There’s an unspoken pressure, especially in our hyper-digital age, to always be doing something. Hustle culture says: “If you’re not working, you’re wasting time.” Social media whispers: “If you’re not online, you’re invisible.” Even our hobbies get turned into side hustles. Our rest must be optimized. Our free time must be curated. But what if we stopped trying to escape the empty moments? What if we sat in the dullness and let it be dull? No judgment. No shame. I think we’d start to notice a shift. That ache to be entertained softens. That fog in our head clears. And in its place, there’s room for ideas to bloom or for unhurried thoughts to stretch out.
Last summer, in the sticky, sultry heat, I felt like my world was ending.
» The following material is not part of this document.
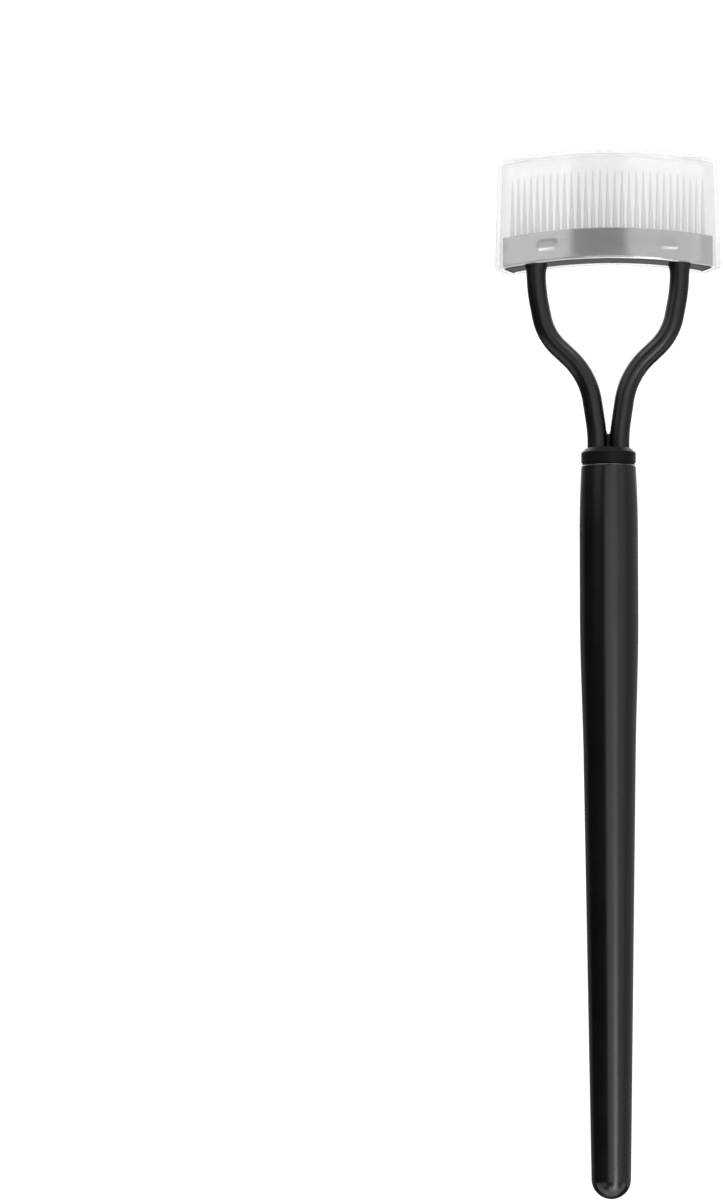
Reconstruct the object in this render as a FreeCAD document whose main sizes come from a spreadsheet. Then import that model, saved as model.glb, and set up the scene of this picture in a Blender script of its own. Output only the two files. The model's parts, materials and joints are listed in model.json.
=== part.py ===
import FreeCAD, Part
import math
import os
import Sketcher
from FreeCAD import Placement, Rotation, Vector

# Lash comb with a clear cap: a tapered handle, a collar, two bent wire arms and a
# curved steel head whose needles stand in a folded channel.
# Millimetres. +Z runs up the handle to the head, -Y is the side the head bulges to.
# The origin is the middle of the cylindrical grip of the handle.

doc = FreeCAD.newDocument("LashComb")
sheet = doc.addObject("Spreadsheet::Sheet", "Dimensions")

# Every driving dimension, by its alias in the sheet.
size = {
    # handle, heights above the tip of its tail
    "handleLength": 83.3,
    "gripHeight": 70.6,
    "barrelRadius": 3.33,
    "barrelBottom": 66.0,
    "barrelTop": 75.2,
    "mouthRadius": 3.12,
    "mouthChamfer": 0.12,
    "waistHeight": 60.0,
    "stemHeight": 50.0,
    "stemRadius": 2.97,
    "tailRadius": 2.24,
    "boreRadius": 2.42,
    "boreDepth": 9.5,
    # collar, heights above the mouth of the handle
    "collarRadius": 3.12,
    "collarTopRadius": 2.52,
    "collarHeight": 1.87,
    "collarShoulder": 1.3,
    "neckRadius": 3.0,
    "neckHeight": 0.22,
    "spigotRadius": 2.4,
    "spigotLength": 9.0,
    "webWidth": 0.28,
    "webDepth": 1.7,
    "webHeight": 2.05,
    # wire arms, heights above the top of the collar
    "wireRadius": 1.12,
    "footX": 1.28,
    "footBend": 1.92,
    "footBendRadius": 16.0,
    "flareX": 2.26,
    "flareHeight": 8.47,
    "flareRadius": 8.8,
    "shoulderX": 7.15,
    "shoulderHeight": 13.1,
    "shoulderRadius": 6.7,
    "tipBend": 18.52,
    "tipBendRadius": 20.0,
    "forkX": 8.2,
    "forkHeight": 21.08,
    "footTenonRadius": 0.85,
    "footTenonLength": 7.0,
    "headTenonRadius": 0.6,
    "headTenonLength": 1.1,
    "tenonHoleGap": 0.02,
    # head, heights above the underside of the channel, angles in degrees
    "headTilt": 8.5,
    "combRadius": 19.8,
    "channelDepth": 2.3,
    "channelHeight": 3.7,
    "channelHalfAngle": 34.9,
    "sheetThickness": 0.35,
    "foldRadius": 0.3,
    "crimpAngle": 19.4,
    "crimpHeight": 2.1,
    "crimpLength": 2.6,
    "crimpWidth": 1.3,
    "crimpDepth": 0.18,
    "stripHeight": 2.85,
    "stripHalfAngle": 34.6,
    "stripGap": 0.02,
    # needles
    "needleCount": 29,
    "needlePitch": 2.4,
    "needleBase": 1.3,
    "needleLength": 9.5,
    "needleRadius": 0.29,
    "shankLength": 2.6,
    "needleTipRadius": 0.08,
    "needleTipLength": 0.1,
    # clear cap, heights above its rim, draft in degrees
    "capHeight": 13.2,
    "capWall": 0.5,
    "capGap": 0.15,
    "capRimX": 13.33,
    "capDraft": 1.2,
    "capTopRound": 0.8,
    "capEndStep": 0.75,
}

for row, (alias, value) in enumerate(size.items(), start=1):
    sheet.set("A%d" % row, alias)
    sheet.set("B%d" % row, str(value))
    sheet.setAlias("B%d" % row, alias)
doc.recompute()

dim = "Dimensions."
zeroLength = "0"
parts = []


# ---------- helpers ----------

def makeBody(label):
    """A body whose own name and label are the name of the piece."""
    body = doc.addObject("PartDesign::Body", label)
    body.Label = label
    parts.append(body)
    return body


def makeSketch(body, name, role="XY_Plane", offset=None):
    """A sketch on one of the body's own origin planes, moved by an attachment offset."""
    plane = [f for f in body.Origin.OriginFeatures if f.Role == role][0]
    sketch = body.newObject("Sketcher::SketchObject", body.Name + "_" + name)
    sketch.AttachmentSupport = [(plane, "")]
    sketch.MapMode = "FlatFace"
    if offset:
        sketch.AttachmentOffset = offset
    return sketch


def bindConstraint(sketch, index, name, expression):
    """Name a constraint and drive it by an expression on the sheet."""
    sketch.renameConstraint(index, name)
    sketch.setExpression("Constraints." + name, expression)


def fixPoint(sketch, geometry, end, name, x, y):
    """Hold one end of an edge at a place. x and y are (value, expression) pairs."""
    for kind, (value, expression) in (("DistanceX", x), ("DistanceY", y)):
        index = sketch.addConstraint(Sketcher.Constraint(kind, -1, 1, geometry, end, value))
        bindConstraint(sketch, index, name + kind[-1], expression)


def cell(alias, sign=1):
    """Value and expression of one cell, or of its negative."""
    if alias is None:
        return 0.0, zeroLength
    return sign * size[alias], ("-" if sign < 0 else "") + dim + alias


def outline(sketch, corners):
    """Closed outline of straight edges through corners, each an (x cell, y cell) pair."""
    points = [Vector(x[0], y[0], 0) for x, y in corners]
    for here, after in zip(points, points[1:] + points[:1]):
        sketch.addGeometry(Part.LineSegment(here, after))
    count = len(points)
    for edge in range(count):
        sketch.addConstraint(Sketcher.Constraint("Coincident", edge, 2, (edge + 1) % count, 1))
        fixPoint(sketch, edge, 1, "p%d" % edge, *corners[edge])


def addArc(sketch, start, middle, end):
    """Add the arc through three points. Returns its number and those of its start and end."""
    through = Part.Arc(start, middle, end).toShape().Curve
    centre = through.Center
    first, last = [math.atan2(p.y - centre.y, p.x - centre.x) for p in (start, end)]
    turnsLeft = (middle - start).cross(end - middle).z > 0
    if not turnsLeft:
        first, last = last, first
    if last < first:
        last += 2 * math.pi
    whole = Part.Circle(centre, Vector(0, 0, 1), through.Radius)
    number = sketch.addGeometry(Part.ArcOfCircle(whole, first, last))
    return number, ((1, 2) if turnsLeft else (2, 1))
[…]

I felt like I was not doing anything with myself, and as the weeks dragged by, I was beginning to wonder what it was that was wrong with me. I had been longing to have all this time off, and now that I had it, I was letting all the opportunities I thought I had to have fun simply run away. In that stillness, however, ideas came to me. Not big ones. Little ones. I started to notice the beauty of the simplicity in my surroundings. I realized that moments don’t have to be filled to be worthwhile.
Lately, I’ve been teaching myself not to pathologize boredom – not to see it as laziness or failure. Sometimes boredom is just our body and mind asking for stillness, so I give myself permission to do nothing. Sometimes my mind wanders into strange places. Sometimes I just blink. I don’t scold myself anymore when I’m not being “useful.” And strangely enough, I’ve noticed I end up getting more done. The kind of “more” that matters to me: I feel better. I listen better. I rest better. We don’t just need breaks from tasks. We need breaks from stimulation. From expectations. From constantly being “on.”